• **Data lines**:
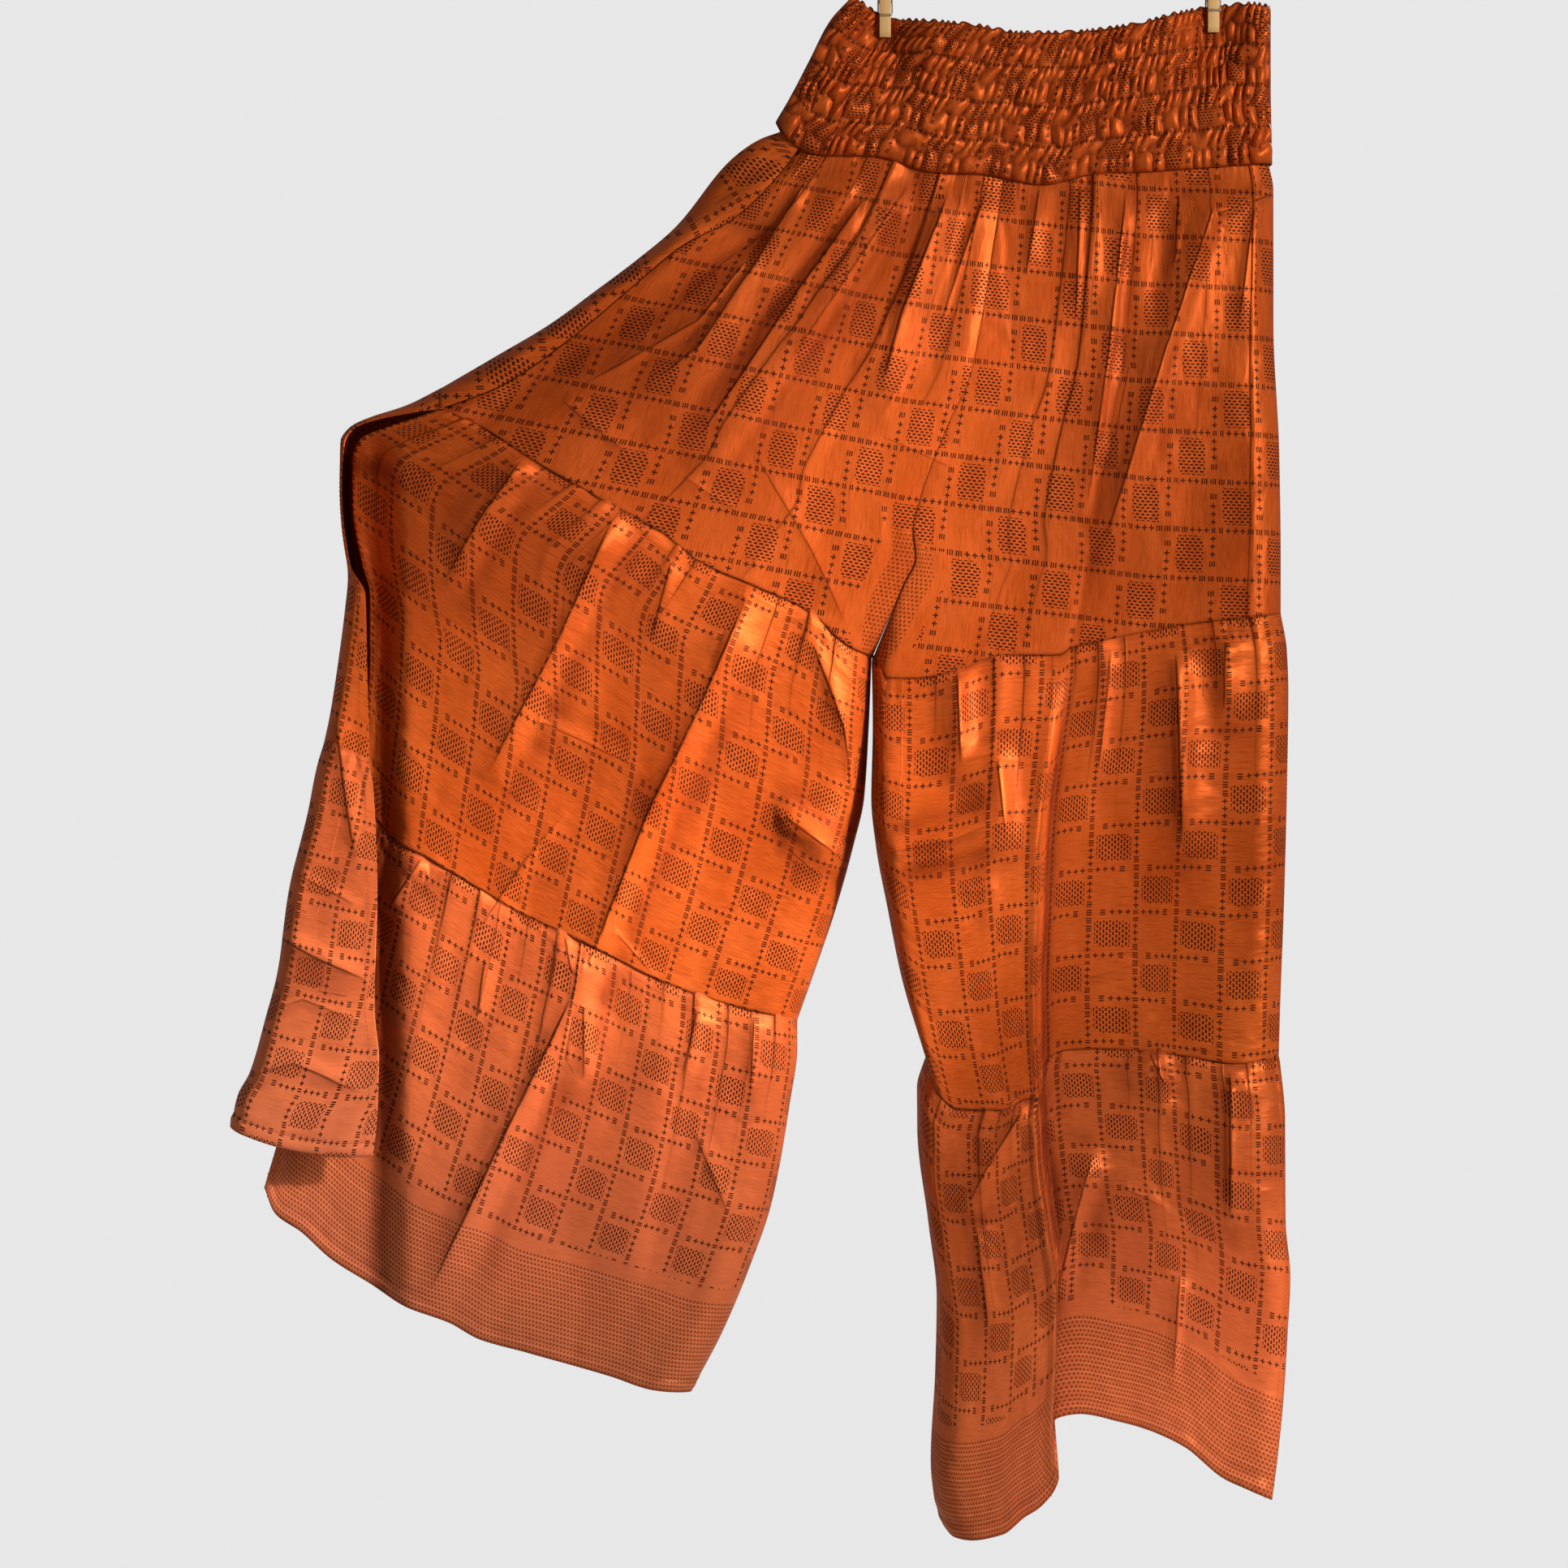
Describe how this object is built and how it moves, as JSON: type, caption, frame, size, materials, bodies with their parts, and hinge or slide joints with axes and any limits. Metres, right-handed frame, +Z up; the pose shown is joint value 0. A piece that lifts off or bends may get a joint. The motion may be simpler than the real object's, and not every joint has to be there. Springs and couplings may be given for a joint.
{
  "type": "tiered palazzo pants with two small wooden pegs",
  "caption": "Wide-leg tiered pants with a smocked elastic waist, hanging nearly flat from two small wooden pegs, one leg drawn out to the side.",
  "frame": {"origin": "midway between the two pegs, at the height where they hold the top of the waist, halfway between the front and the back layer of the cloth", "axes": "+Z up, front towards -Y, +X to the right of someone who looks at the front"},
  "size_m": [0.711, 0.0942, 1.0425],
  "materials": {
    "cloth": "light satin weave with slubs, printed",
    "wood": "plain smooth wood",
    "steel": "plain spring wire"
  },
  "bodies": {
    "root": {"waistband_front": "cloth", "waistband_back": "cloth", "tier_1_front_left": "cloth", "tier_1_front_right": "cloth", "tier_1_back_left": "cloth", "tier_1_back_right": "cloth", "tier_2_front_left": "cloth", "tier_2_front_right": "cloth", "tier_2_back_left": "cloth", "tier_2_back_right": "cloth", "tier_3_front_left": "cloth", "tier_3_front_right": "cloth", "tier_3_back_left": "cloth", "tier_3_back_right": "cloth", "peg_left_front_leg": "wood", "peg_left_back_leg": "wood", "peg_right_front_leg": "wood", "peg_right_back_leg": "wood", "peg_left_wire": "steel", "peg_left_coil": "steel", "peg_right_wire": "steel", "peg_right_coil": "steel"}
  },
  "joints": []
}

• **Work instructions**:
Lines that include the word "with" are to be extracted from the data above.

• **Task result**:
Describe how this object is built and how it moves, as JSON: type, caption, frame, size, materials, bodies with their parts, and hinge or slide joints with axes and any limits. Metres, right-handed frame, +Z up; the pose shown is joint value 0. A piece that lifts off or bends may get a joint. The motion may be simpler than the real object's, and not every joint has to be there. Springs and couplings may be given for a joint.
  "type": "tiered palazzo pants with two small wooden pegs",
  "caption": "Wide-leg tiered pants with a smocked elastic waist, hanging nearly flat from two small wooden pegs, one leg drawn out to the side.",
    "cloth": "light satin weave with slubs, printed",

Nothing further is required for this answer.